Monday, October 14, 2024 - Three economists were awarded the Nobel Prize in economics on Monday, October 14 for their research into how the nature of institutions helps explain why some countries become rich and others remain poor.
Daron Acemoglu, Simon Johnson and James Robinson will share
the prize, which carries a cash award of 11 million Swedish kronor ($1
million).
While announcing the winners, the Nobel Committee praised
the trio for explaining why “societies with a poor rule of law and institutions
that exploit the population do not generate growth or change for the better.”
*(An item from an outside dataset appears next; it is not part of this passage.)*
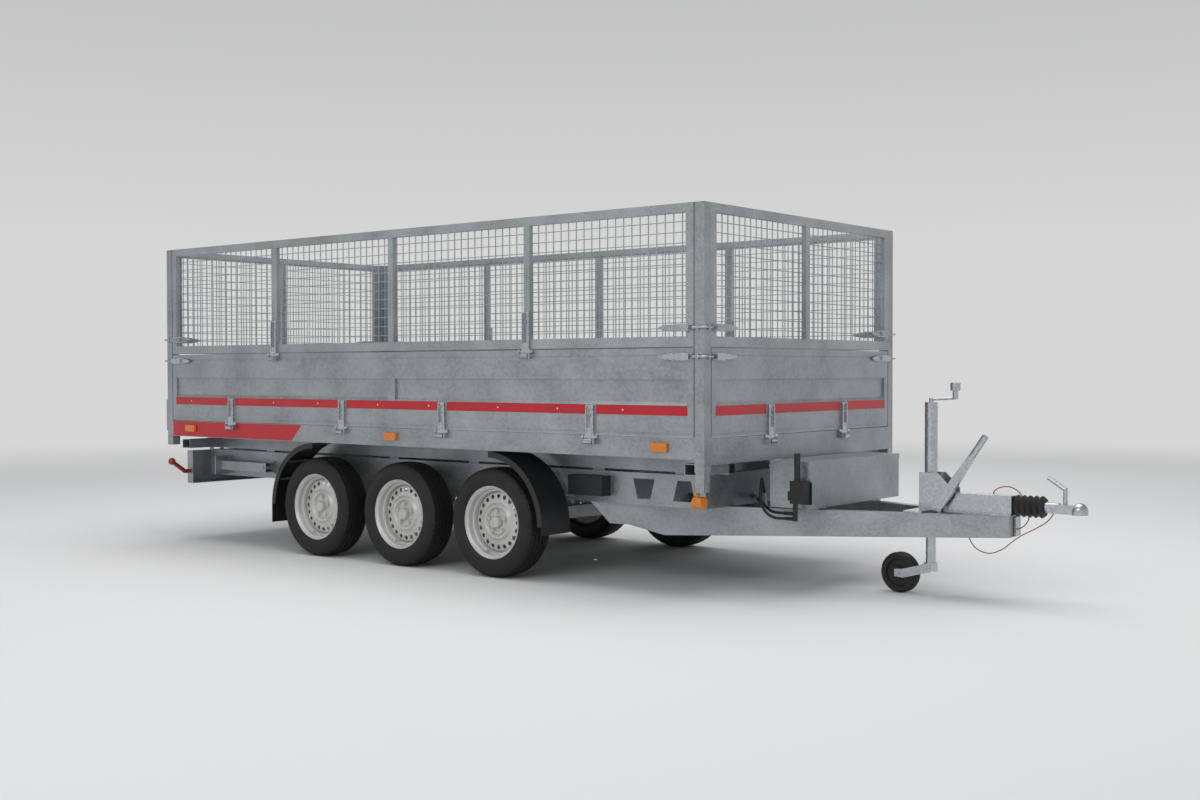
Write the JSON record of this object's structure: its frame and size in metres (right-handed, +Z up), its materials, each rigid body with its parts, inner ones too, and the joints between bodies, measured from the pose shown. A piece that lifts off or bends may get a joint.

“When Europeans colonized large parts of the globe, the
institutions in those societies changed,” the committee said, citing the
economists’ work. While in many places this was aimed at exploiting the
indigenous population, in other places it laid the foundations for inclusive
political and economic systems.
“The laureates have shown that one explanation for
differences in countries’ prosperity is the societal institutions that were
introduced during colonization,” the committee added.
Countries that developed “inclusive institutions” which
uphold the rule of law and property rights – have over time become prosperous,
while those that developed “extractive institutions” – which, in the laureates’
words, “squeeze” resources from the wider population to benefit the elites –
have experienced persistently low economic growth.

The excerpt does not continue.